=== DATASET EXTRACT ===

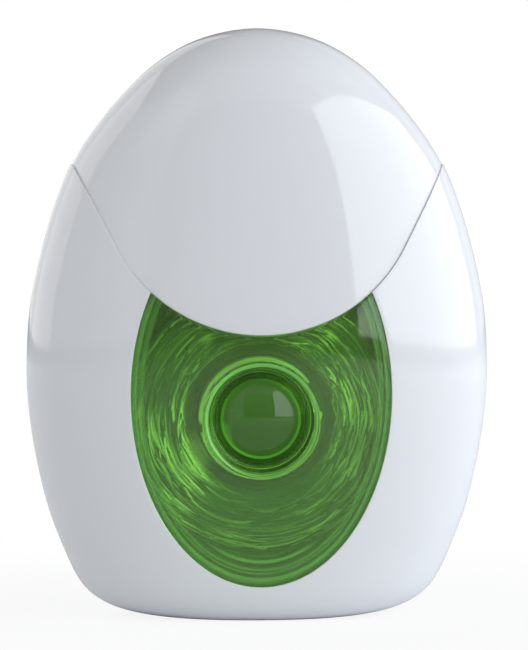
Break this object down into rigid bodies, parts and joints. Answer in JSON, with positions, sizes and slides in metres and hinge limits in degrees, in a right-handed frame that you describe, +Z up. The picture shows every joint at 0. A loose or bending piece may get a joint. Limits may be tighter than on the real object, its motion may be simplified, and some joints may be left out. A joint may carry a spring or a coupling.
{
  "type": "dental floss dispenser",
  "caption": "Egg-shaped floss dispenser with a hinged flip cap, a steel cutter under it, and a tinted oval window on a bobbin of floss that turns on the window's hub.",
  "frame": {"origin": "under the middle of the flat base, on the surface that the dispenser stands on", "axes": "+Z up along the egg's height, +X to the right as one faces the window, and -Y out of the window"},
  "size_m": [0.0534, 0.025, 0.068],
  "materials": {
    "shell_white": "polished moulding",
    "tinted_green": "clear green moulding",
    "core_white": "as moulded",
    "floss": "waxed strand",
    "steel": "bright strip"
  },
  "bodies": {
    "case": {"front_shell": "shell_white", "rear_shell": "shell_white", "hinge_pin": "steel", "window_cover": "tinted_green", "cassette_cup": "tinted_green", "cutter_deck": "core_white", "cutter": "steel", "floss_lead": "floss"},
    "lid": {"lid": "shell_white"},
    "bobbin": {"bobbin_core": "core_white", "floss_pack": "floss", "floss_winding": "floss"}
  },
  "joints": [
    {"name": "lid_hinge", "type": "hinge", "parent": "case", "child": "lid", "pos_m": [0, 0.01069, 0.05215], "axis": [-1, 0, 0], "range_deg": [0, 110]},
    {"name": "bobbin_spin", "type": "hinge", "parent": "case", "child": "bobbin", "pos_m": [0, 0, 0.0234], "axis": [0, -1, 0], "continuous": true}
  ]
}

===

◆ AIM OF THE EXERCISE ◆
Locate the string "with" in the listing above and copy every line where it occurs.

◆ FINAL RESULT ◆
Break this object down into rigid bodies, parts and joints. Answer in JSON, with positions, sizes and slides in metres and hinge limits in degrees, in a right-handed frame that you describe, +Z up. The picture shows every joint at 0. A loose or bending piece may get a joint. Limits may be tighter than on the real object, its motion may be simplified, and some joints may be left out. A joint may carry a spring or a coupling.
  "caption": "Egg-shaped floss dispenser with a hinged flip cap, a steel cutter under it, and a tinted oval window on a bobbin of floss that turns on the window's hub.",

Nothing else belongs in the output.